--- Start Entries ---
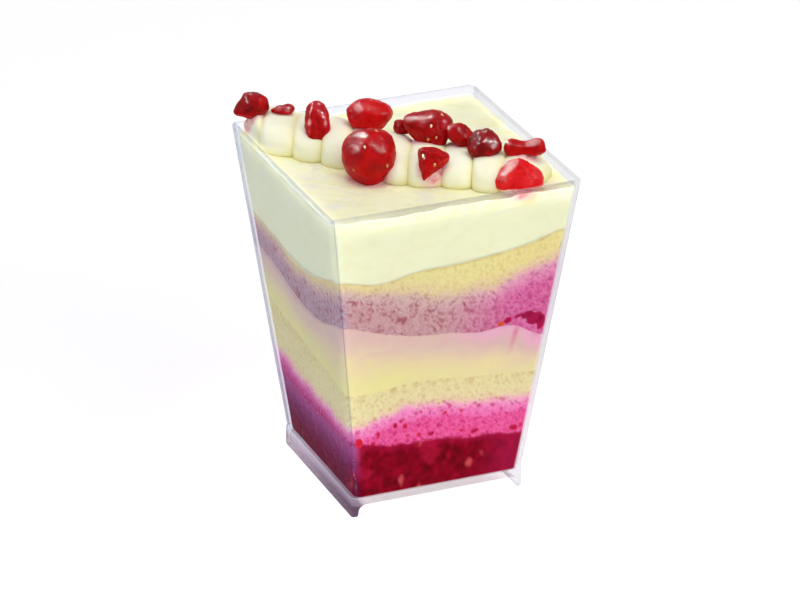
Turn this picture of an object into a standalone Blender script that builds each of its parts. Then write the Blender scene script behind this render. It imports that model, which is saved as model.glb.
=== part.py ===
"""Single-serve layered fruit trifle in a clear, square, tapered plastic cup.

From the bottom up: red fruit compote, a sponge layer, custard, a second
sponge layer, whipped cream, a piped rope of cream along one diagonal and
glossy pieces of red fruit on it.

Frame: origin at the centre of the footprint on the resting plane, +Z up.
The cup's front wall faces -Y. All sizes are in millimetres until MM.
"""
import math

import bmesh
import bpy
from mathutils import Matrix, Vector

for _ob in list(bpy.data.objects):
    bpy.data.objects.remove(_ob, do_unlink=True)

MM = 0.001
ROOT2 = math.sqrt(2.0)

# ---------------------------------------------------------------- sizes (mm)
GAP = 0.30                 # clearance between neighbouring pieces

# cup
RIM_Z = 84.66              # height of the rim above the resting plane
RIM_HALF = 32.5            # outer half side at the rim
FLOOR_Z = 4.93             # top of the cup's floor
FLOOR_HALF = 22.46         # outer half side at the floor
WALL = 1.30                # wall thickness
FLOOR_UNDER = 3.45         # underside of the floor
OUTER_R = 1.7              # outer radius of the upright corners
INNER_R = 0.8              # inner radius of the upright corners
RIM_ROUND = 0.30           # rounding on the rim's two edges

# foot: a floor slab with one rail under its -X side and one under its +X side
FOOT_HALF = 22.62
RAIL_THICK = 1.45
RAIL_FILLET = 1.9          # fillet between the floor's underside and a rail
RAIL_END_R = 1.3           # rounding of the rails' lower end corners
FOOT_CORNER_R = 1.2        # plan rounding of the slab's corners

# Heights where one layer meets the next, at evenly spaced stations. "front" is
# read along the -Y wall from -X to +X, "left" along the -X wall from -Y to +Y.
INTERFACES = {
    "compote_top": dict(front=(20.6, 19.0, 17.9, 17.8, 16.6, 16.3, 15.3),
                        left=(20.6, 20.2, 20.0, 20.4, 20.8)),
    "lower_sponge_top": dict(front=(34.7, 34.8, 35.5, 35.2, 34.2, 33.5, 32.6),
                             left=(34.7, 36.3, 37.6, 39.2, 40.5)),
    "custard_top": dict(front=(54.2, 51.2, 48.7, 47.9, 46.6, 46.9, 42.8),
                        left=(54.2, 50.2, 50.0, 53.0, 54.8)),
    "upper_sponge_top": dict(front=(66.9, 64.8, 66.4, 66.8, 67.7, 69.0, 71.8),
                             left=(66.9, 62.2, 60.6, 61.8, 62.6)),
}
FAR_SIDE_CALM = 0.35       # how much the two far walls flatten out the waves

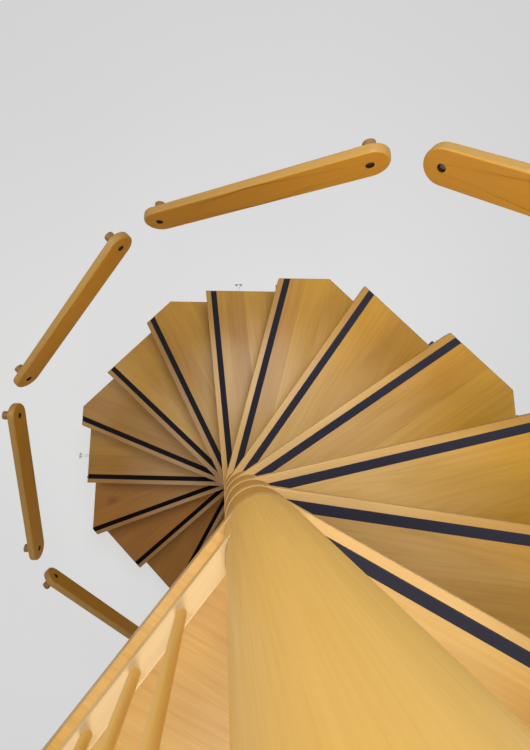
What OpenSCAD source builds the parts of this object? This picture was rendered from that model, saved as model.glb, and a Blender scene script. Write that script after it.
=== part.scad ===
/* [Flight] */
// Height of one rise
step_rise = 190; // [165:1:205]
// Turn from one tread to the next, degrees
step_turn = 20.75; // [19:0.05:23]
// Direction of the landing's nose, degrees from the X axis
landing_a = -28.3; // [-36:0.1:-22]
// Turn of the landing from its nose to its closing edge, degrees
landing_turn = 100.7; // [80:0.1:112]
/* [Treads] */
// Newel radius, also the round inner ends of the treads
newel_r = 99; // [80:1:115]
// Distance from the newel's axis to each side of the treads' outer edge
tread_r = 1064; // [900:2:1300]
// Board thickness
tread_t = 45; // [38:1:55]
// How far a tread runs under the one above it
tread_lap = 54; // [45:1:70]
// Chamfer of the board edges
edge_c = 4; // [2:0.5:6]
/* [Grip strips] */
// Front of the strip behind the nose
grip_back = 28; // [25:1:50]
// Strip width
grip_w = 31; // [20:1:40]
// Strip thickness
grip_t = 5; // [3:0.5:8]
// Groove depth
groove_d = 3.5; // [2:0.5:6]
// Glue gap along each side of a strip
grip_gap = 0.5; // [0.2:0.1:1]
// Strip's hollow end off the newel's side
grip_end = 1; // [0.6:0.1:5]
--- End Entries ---
**Given instruction**:
Extract the first line above and each line after it up to and including the one with "tapered plastic cup.", please, exactly and with nothing else.

**Worked solution**:
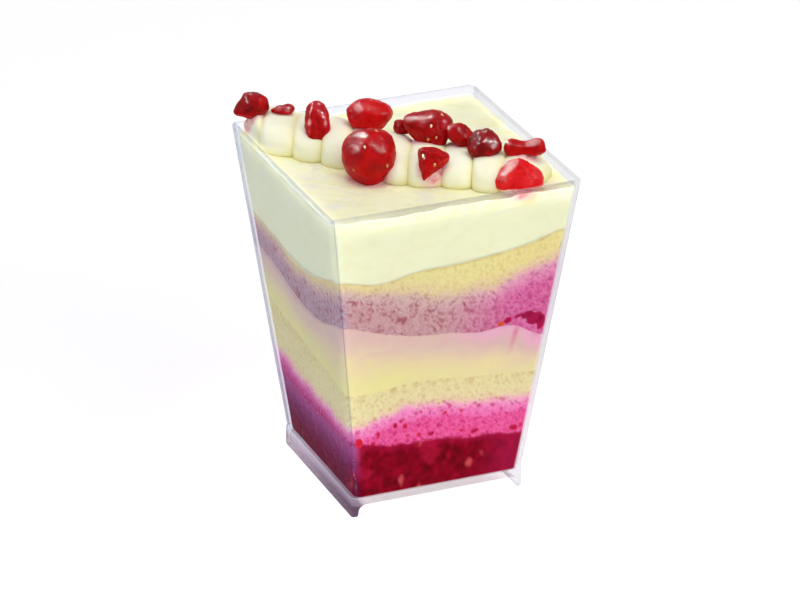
Turn this picture of an object into a standalone Blender script that builds each of its parts. Then write the Blender scene script behind this render. It imports that model, which is saved as model.glb.
=== part.py ===
"""Single-serve layered fruit trifle in a clear, square, tapered plastic cup.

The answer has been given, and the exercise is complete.